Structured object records
______

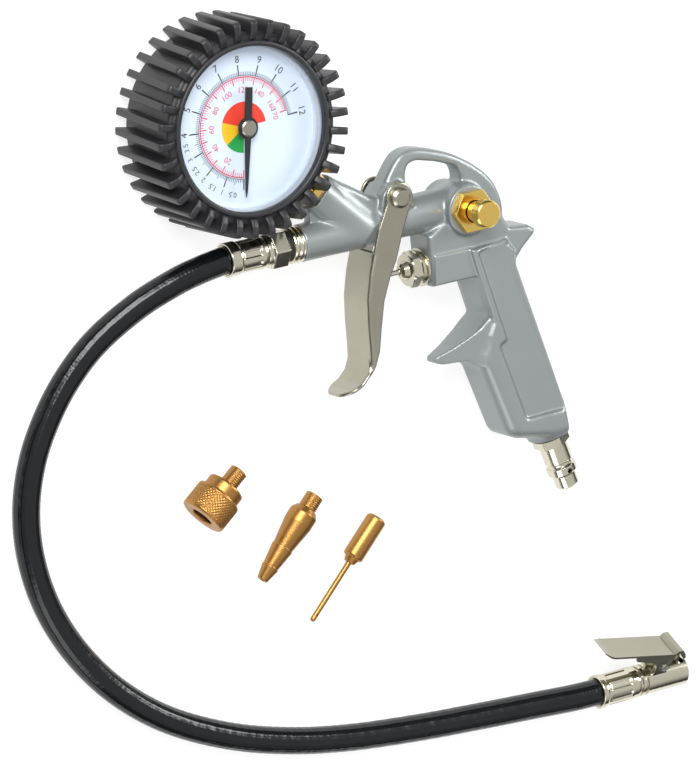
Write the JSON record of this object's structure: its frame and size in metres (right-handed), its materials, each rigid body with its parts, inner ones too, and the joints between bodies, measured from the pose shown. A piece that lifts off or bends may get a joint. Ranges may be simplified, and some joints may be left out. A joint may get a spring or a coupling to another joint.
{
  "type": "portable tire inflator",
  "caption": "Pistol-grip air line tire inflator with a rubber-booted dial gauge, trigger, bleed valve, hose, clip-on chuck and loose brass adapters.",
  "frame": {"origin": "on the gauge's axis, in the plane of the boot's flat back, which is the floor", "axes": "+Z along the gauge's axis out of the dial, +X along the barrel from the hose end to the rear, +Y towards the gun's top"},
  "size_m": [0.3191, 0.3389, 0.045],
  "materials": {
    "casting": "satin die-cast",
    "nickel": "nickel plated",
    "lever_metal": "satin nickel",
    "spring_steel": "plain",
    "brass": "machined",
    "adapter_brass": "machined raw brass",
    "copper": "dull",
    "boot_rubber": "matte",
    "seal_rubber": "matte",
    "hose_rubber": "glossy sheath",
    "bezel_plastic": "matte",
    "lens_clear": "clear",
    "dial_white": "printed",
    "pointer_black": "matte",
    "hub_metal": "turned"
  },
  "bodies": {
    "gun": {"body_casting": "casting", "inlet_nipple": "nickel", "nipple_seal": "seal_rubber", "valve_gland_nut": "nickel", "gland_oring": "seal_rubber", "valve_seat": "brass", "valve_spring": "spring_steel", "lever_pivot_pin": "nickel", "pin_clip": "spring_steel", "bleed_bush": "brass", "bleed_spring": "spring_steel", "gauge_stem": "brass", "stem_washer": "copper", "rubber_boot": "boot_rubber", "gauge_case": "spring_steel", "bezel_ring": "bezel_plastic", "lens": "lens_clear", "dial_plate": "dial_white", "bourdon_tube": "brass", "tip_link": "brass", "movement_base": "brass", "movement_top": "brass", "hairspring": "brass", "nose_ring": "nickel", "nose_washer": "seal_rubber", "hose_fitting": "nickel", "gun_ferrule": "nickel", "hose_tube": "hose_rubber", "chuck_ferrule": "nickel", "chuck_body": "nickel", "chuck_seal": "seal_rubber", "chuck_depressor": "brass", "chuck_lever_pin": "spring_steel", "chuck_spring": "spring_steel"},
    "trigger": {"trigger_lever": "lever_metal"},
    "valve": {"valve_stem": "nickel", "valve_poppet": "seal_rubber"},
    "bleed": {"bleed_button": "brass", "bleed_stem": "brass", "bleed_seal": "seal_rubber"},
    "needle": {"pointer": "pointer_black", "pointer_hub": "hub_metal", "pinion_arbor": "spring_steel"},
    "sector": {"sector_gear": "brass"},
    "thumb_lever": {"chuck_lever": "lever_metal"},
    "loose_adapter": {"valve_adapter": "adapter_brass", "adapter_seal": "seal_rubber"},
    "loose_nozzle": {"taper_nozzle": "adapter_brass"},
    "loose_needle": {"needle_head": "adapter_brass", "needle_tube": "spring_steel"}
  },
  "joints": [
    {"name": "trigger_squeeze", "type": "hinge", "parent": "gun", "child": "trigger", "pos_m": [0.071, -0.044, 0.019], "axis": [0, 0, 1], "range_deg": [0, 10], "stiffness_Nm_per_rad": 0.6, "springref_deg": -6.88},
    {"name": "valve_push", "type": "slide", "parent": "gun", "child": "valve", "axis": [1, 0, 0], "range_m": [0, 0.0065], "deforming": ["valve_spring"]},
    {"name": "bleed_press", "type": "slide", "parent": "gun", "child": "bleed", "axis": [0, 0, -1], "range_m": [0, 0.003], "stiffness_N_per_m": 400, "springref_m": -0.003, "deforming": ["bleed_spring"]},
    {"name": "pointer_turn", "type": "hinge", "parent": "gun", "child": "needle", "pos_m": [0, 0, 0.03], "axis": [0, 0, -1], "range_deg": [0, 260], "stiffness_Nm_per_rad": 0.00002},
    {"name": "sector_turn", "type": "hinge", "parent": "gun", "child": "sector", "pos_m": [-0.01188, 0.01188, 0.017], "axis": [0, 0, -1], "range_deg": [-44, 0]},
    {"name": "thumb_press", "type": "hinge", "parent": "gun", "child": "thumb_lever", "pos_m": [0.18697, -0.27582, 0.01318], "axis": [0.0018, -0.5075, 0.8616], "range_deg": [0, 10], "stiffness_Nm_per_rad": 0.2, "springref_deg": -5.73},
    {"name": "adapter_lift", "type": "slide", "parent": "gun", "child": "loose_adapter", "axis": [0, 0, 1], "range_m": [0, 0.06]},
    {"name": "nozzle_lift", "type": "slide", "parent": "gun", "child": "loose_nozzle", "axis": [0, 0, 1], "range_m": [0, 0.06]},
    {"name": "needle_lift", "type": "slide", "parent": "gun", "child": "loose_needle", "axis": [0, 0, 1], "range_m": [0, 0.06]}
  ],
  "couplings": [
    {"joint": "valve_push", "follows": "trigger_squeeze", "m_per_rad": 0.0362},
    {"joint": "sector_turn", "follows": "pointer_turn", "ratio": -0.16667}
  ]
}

______

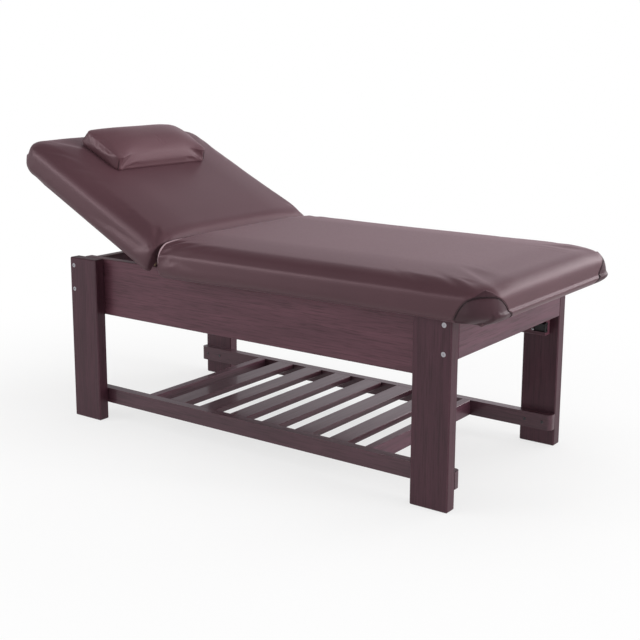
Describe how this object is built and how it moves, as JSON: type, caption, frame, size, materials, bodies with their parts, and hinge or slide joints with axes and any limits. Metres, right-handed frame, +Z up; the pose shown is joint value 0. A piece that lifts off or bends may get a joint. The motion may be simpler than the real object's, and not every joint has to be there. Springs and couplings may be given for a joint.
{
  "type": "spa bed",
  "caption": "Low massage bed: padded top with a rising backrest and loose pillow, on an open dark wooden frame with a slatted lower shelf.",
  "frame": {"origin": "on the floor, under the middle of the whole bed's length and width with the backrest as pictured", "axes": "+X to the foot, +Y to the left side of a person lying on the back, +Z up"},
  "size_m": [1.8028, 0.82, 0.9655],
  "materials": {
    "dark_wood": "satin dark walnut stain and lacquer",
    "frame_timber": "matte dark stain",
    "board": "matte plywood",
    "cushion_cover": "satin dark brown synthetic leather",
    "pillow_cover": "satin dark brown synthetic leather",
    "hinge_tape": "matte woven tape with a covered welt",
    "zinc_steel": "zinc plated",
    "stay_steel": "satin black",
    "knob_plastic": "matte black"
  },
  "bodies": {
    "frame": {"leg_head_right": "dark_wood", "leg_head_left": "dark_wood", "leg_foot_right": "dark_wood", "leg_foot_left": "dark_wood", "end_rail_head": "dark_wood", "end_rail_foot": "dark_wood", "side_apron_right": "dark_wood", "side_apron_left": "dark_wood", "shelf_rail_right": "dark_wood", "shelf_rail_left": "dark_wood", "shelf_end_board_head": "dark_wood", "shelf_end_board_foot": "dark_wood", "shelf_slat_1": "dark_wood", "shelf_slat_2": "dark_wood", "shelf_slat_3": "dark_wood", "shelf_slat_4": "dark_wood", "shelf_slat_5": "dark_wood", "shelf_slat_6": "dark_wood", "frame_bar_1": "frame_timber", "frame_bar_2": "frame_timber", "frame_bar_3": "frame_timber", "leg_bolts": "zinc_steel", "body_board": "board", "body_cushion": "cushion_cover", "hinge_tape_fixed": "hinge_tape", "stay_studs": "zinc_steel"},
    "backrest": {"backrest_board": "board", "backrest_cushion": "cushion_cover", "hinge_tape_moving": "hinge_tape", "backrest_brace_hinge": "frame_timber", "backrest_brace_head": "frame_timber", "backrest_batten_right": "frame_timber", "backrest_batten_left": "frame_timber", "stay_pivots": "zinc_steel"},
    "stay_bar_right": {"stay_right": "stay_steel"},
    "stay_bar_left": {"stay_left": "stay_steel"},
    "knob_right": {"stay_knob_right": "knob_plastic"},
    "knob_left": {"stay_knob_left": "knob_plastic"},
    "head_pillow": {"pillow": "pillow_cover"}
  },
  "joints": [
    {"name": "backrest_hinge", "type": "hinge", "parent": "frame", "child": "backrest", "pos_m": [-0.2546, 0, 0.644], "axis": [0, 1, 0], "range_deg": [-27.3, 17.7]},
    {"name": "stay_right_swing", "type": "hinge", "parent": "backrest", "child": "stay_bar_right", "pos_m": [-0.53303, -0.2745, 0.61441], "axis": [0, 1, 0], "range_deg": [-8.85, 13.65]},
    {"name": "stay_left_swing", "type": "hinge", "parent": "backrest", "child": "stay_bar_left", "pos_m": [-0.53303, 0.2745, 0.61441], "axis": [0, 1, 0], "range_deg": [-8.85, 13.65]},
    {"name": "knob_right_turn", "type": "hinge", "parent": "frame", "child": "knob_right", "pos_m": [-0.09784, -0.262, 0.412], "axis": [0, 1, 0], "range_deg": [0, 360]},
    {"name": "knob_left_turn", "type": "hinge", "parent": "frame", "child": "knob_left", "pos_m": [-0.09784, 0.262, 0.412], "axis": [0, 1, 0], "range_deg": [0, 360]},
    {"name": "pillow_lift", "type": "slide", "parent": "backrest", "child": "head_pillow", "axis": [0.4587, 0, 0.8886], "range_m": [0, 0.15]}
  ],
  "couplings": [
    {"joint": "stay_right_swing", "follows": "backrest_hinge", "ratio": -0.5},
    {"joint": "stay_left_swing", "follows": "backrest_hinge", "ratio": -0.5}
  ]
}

______

*Goal*
Only lines with the word "bodies" should be collected from the material.

*Written answer*
Write the JSON record of this object's structure: its frame and size in metres (right-handed), its materials, each rigid body with its parts, inner ones too, and the joints between bodies, measured from the pose shown. A piece that lifts off or bends may get a joint. Ranges may be simplified, and some joints may be left out. A joint may get a spring or a coupling to another joint.
  "bodies": {
Describe how this object is built and how it moves, as JSON: type, caption, frame, size, materials, bodies with their parts, and hinge or slide joints with axes and any limits. Metres, right-handed frame, +Z up; the pose shown is joint value 0. A piece that lifts off or bends may get a joint. The motion may be simpler than the real object's, and not every joint has to be there. Springs and couplings may be given for a joint.
  "bodies": {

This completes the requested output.